Collection entries
- - - - - - -

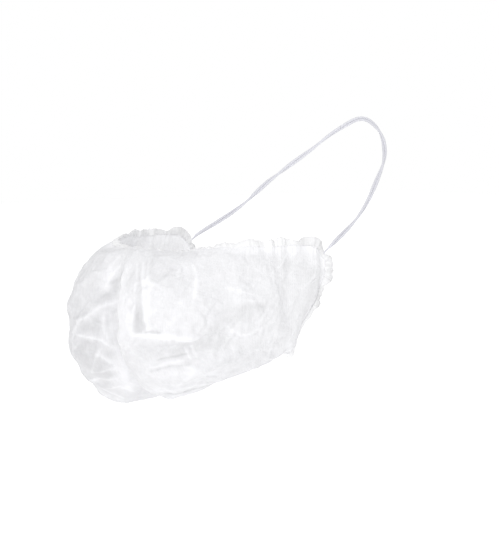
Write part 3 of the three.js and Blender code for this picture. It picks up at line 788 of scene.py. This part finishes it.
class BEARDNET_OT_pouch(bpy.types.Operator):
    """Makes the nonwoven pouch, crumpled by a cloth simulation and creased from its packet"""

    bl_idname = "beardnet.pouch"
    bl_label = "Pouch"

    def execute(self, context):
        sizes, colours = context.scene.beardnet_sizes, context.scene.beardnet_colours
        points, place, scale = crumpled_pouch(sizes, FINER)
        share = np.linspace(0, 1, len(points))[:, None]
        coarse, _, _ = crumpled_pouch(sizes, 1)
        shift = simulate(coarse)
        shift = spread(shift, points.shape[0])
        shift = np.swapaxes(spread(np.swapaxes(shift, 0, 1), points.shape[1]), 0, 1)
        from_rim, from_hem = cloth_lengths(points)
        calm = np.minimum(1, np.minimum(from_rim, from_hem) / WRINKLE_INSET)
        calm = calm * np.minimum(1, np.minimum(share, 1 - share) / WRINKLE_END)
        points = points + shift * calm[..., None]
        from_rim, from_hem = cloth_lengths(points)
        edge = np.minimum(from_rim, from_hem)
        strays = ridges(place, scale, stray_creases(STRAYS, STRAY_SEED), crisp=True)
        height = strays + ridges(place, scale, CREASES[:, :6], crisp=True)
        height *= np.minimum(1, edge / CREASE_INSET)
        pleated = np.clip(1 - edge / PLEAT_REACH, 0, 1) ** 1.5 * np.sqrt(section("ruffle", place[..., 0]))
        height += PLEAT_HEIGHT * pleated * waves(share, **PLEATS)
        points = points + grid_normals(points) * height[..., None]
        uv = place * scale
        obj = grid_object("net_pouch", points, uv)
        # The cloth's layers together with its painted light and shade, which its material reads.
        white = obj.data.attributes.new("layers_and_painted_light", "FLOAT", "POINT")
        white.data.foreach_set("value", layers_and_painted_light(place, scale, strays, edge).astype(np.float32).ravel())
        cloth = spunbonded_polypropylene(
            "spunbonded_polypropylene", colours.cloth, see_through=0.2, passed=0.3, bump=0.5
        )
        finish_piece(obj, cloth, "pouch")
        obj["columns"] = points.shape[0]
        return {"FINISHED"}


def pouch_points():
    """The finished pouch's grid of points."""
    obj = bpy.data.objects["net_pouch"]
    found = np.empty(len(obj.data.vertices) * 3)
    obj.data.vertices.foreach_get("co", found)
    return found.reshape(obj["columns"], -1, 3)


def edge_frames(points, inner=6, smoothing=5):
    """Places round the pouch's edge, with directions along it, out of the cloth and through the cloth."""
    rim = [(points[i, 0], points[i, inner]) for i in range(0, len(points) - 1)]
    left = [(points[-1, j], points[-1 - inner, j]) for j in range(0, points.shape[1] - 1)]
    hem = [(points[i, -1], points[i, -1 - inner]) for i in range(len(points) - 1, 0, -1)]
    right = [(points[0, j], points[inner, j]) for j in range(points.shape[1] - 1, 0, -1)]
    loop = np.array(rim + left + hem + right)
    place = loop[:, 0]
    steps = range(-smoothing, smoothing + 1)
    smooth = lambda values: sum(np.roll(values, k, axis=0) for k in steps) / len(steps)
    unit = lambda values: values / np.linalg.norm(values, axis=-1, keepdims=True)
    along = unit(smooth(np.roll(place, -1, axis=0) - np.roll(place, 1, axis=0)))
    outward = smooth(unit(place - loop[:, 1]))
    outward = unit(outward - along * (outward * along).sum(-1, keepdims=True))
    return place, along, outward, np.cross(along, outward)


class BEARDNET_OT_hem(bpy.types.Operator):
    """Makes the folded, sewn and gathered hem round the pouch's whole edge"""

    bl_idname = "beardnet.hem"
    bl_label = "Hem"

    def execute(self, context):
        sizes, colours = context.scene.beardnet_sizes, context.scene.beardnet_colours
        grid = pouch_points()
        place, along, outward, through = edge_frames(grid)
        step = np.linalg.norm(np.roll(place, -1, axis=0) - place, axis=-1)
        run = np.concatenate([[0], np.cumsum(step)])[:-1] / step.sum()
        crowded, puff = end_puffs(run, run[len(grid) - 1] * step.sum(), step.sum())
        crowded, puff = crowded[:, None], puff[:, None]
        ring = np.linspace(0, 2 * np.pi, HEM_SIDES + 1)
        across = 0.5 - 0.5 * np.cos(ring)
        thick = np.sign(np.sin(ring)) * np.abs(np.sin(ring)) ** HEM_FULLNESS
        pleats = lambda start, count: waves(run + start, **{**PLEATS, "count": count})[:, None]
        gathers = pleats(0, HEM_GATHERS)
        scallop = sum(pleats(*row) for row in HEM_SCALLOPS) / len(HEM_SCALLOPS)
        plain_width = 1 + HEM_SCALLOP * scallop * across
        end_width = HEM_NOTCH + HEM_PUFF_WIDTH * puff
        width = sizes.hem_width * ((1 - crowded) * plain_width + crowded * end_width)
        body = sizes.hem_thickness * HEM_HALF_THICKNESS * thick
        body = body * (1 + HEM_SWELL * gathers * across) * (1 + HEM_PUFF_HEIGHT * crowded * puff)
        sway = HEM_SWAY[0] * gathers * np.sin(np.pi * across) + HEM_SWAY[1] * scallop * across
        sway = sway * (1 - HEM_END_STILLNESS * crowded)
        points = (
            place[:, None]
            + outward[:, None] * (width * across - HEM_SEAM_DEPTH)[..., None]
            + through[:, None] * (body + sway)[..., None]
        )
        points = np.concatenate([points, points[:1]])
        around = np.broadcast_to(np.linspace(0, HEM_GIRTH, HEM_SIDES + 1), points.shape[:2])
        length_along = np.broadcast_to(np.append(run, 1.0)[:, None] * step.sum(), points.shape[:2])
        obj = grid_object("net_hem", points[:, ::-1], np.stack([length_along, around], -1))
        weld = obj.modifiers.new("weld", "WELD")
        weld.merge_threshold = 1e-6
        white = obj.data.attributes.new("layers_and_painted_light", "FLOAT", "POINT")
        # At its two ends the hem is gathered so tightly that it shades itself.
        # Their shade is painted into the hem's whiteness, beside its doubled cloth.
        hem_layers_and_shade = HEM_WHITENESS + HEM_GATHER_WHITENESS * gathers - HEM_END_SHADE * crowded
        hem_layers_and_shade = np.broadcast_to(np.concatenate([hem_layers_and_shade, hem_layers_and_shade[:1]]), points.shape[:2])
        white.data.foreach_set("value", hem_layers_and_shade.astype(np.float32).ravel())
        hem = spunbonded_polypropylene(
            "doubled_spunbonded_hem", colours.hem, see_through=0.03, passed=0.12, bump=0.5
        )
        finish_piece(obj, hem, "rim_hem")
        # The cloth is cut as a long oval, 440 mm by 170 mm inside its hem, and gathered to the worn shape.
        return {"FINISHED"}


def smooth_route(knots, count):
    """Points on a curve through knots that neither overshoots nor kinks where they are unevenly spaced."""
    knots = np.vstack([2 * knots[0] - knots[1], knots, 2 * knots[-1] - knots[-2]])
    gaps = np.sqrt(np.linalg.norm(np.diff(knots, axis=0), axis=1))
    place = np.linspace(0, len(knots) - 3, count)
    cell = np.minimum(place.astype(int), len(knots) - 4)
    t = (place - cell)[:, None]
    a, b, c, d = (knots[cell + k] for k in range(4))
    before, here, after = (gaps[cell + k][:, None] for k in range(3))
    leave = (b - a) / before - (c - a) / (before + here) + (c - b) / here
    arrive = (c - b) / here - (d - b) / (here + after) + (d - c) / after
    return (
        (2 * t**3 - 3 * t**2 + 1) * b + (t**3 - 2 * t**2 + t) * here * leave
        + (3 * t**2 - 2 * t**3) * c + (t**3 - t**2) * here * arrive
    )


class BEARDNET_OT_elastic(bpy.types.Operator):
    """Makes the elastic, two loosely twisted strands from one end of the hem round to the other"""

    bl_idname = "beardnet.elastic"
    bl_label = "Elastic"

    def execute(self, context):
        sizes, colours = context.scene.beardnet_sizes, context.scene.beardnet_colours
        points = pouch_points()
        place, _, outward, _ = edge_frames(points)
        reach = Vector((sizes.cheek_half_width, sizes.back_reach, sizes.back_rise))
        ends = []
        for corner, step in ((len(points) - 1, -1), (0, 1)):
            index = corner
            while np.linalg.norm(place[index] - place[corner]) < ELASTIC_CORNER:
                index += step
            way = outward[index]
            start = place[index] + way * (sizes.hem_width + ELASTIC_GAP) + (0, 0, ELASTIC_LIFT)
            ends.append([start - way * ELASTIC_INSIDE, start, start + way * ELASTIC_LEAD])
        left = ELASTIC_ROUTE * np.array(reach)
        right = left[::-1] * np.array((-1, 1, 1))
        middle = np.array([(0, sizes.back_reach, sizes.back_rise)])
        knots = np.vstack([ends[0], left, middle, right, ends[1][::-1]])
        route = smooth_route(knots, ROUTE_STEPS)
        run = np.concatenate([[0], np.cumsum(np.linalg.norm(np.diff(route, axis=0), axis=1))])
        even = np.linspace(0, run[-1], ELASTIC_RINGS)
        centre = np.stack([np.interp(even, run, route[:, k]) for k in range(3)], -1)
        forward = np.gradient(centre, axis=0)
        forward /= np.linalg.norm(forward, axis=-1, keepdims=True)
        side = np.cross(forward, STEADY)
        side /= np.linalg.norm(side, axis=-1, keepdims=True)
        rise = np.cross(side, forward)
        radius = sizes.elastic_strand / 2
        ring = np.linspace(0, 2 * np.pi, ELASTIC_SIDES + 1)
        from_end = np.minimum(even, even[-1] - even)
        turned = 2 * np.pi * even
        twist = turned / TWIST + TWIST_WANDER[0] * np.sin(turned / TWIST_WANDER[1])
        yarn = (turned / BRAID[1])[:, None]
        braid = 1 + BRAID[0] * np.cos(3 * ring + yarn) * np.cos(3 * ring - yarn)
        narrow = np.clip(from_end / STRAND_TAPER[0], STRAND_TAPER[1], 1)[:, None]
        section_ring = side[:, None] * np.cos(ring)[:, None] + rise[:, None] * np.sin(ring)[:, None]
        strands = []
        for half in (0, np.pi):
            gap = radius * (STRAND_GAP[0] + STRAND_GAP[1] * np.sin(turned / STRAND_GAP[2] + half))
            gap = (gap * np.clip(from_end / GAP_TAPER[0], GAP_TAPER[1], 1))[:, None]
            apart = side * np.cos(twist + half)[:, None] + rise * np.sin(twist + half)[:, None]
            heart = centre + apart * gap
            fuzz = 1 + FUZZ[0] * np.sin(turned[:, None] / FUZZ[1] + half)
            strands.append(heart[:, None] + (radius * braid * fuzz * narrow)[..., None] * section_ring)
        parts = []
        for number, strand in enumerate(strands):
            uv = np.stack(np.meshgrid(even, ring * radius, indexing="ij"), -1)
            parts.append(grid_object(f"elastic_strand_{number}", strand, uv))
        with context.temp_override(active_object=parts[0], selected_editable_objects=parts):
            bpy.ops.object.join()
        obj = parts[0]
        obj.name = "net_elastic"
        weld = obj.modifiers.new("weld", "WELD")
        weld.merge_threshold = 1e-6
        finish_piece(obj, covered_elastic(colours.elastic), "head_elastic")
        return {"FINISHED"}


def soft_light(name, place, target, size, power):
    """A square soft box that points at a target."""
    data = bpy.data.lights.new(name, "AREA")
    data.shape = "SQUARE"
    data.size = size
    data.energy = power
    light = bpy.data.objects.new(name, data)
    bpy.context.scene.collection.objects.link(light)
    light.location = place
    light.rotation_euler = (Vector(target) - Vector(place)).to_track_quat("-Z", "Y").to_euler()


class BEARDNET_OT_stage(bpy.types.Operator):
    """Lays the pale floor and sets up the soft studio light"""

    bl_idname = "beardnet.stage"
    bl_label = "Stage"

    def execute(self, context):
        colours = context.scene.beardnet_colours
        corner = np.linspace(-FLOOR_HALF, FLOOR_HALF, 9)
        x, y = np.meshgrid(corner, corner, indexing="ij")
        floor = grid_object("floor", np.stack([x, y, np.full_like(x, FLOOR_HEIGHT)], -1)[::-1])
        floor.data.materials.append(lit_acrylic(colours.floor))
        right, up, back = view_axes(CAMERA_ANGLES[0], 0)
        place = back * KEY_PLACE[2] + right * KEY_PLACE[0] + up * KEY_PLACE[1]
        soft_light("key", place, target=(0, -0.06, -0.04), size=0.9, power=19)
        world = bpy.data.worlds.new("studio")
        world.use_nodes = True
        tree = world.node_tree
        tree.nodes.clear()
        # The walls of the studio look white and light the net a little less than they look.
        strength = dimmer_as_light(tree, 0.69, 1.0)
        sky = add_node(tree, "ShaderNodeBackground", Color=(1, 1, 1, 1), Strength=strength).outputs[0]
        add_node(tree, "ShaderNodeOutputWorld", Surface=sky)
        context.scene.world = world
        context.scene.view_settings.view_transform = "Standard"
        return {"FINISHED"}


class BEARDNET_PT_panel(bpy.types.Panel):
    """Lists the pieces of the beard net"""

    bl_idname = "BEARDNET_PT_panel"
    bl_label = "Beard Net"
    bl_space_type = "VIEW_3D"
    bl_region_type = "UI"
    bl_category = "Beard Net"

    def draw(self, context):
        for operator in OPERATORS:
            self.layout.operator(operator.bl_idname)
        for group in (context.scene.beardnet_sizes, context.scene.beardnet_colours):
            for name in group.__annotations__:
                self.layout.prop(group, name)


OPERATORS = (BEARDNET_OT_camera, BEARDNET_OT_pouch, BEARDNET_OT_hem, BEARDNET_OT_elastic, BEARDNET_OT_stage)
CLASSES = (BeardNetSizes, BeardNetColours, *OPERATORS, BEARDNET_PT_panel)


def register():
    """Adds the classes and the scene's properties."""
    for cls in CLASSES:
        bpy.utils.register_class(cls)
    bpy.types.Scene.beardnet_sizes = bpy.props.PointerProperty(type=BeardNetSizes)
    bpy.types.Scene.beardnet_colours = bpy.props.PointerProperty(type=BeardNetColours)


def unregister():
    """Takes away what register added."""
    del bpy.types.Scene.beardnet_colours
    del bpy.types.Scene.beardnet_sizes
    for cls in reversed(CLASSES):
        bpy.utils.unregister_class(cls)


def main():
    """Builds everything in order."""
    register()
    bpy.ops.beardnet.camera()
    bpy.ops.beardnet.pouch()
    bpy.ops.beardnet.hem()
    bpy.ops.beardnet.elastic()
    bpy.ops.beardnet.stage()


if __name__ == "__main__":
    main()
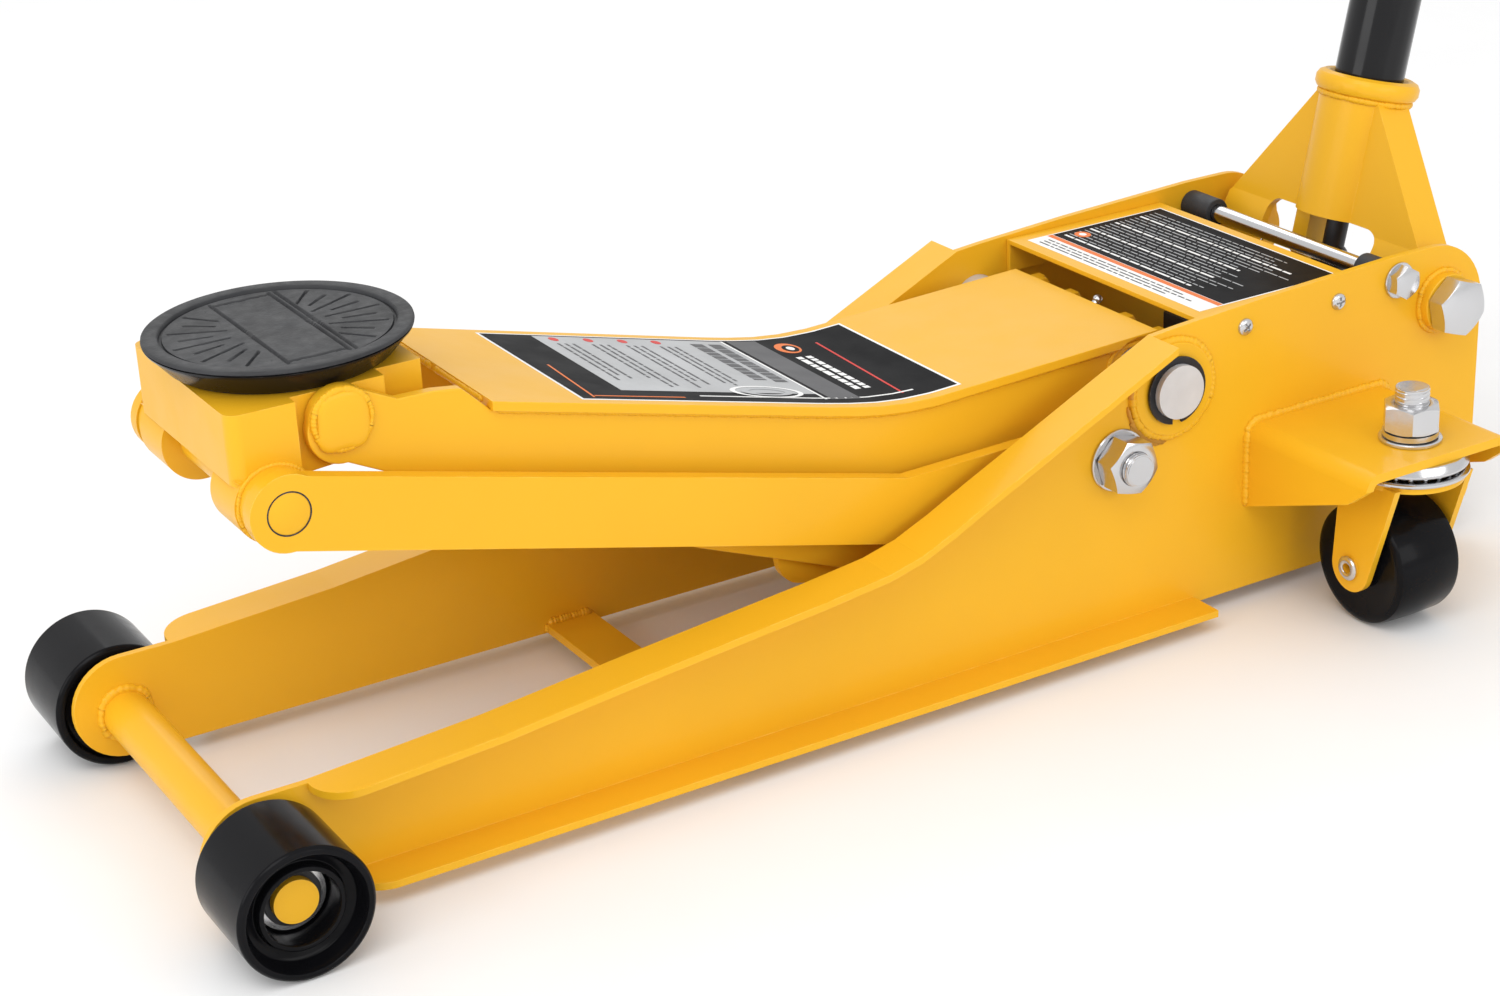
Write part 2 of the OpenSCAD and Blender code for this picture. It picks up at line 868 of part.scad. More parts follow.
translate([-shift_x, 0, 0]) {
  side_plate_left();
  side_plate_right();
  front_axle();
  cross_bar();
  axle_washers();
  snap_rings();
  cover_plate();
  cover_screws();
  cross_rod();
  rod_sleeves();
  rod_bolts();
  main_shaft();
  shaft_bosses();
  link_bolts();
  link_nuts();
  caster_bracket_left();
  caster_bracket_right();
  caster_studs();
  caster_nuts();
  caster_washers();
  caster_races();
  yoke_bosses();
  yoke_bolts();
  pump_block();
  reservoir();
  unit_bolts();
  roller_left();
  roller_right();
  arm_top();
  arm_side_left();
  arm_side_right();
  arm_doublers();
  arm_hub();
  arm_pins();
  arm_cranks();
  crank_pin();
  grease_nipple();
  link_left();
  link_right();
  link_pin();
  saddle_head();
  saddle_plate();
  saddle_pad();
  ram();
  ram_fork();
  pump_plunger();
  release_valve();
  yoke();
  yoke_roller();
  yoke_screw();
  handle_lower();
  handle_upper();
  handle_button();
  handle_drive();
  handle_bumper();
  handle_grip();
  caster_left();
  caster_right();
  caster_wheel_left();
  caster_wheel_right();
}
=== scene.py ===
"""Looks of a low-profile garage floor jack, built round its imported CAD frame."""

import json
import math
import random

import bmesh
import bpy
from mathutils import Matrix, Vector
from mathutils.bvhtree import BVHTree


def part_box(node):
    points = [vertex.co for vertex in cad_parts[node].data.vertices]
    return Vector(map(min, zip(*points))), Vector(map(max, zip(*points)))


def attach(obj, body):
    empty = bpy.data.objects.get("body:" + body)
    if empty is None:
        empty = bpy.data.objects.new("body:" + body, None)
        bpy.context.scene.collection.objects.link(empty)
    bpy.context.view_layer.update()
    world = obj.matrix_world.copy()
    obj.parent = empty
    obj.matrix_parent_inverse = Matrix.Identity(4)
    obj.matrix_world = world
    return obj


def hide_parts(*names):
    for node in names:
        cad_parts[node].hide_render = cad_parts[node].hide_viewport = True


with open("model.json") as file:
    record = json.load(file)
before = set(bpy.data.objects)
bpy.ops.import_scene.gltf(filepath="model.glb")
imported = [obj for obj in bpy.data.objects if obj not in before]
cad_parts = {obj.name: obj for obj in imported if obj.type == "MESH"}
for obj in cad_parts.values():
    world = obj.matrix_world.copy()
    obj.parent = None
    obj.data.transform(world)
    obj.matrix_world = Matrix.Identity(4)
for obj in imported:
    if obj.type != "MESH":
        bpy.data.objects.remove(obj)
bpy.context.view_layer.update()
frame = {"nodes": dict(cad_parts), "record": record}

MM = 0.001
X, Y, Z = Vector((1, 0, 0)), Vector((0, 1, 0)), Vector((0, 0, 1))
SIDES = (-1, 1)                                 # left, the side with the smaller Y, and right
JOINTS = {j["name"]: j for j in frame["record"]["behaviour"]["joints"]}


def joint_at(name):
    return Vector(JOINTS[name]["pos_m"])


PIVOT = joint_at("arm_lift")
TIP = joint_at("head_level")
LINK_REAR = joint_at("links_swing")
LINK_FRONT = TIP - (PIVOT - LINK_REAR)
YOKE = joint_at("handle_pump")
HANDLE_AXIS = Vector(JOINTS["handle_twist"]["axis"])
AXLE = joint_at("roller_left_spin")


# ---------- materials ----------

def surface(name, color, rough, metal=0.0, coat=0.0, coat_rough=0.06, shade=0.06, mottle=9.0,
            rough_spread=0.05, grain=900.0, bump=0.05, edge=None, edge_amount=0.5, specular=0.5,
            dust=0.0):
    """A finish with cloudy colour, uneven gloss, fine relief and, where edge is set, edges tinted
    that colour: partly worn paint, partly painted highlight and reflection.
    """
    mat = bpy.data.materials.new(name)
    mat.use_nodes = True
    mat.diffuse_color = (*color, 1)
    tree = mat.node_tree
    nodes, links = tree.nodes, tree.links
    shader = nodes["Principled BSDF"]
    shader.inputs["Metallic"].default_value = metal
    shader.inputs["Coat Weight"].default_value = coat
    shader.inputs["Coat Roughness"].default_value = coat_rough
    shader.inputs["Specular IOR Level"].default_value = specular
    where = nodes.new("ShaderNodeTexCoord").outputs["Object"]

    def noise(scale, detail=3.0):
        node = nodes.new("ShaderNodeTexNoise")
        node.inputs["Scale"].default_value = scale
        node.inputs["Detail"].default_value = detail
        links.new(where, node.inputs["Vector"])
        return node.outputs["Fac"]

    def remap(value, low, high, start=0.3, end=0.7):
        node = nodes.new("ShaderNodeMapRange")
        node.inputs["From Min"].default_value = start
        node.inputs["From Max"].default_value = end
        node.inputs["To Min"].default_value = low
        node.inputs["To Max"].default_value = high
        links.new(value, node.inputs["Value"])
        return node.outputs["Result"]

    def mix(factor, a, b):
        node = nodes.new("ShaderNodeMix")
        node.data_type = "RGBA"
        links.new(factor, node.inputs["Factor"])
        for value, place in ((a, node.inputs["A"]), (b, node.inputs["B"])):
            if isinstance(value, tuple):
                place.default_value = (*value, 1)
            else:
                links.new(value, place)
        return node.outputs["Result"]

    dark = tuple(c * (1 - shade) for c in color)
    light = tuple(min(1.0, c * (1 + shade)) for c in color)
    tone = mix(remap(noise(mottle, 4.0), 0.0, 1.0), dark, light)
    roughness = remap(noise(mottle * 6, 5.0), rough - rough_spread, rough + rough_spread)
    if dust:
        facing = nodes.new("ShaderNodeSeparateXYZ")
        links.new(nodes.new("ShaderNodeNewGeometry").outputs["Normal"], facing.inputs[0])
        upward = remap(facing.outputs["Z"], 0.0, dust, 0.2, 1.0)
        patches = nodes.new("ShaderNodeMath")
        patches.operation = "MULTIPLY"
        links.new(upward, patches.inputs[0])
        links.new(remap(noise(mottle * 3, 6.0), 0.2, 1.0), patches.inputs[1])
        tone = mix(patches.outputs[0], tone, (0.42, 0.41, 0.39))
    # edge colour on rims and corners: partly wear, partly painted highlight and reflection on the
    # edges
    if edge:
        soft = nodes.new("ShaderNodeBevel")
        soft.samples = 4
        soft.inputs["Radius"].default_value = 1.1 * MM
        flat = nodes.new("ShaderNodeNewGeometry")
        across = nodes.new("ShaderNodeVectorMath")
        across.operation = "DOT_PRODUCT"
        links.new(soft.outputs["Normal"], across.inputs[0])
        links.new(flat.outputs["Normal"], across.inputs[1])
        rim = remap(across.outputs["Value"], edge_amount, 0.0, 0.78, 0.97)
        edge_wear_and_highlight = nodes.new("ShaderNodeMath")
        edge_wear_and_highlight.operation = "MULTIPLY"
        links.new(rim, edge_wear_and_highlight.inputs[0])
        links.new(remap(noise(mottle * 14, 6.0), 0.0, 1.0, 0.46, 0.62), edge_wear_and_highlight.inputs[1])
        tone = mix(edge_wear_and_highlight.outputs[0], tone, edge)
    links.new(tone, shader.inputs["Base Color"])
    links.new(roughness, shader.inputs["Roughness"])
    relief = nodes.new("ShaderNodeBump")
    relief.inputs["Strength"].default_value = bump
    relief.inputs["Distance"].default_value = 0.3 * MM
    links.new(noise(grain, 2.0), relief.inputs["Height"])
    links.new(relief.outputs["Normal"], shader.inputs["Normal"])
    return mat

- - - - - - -

EXERCISE INSTRUCTIONS: Using the entries above, give again exactly the lines from the line holding "saddle_pad();" through the line holding "zip(*points))), Vector(map(max, zip(*points)))". Include both end lines and nothing else.

OUTPUT OF THE EXERCISE:
  saddle_pad();
  ram();
  ram_fork();
  pump_plunger();
  release_valve();
  yoke();
  yoke_roller();
  yoke_screw();
  handle_lower();
  handle_upper();
  handle_button();
  handle_drive();
  handle_bumper();
  handle_grip();
  caster_left();
  caster_right();
  caster_wheel_left();
  caster_wheel_right();
}
=== scene.py ===
"""Looks of a low-profile garage floor jack, built round its imported CAD frame."""

import json
import math
import random

import bmesh
import bpy
from mathutils import Matrix, Vector
from mathutils.bvhtree import BVHTree


def part_box(node):
    points = [vertex.co for vertex in cad_parts[node].data.vertices]
    return Vector(map(min, zip(*points))), Vector(map(max, zip(*points)))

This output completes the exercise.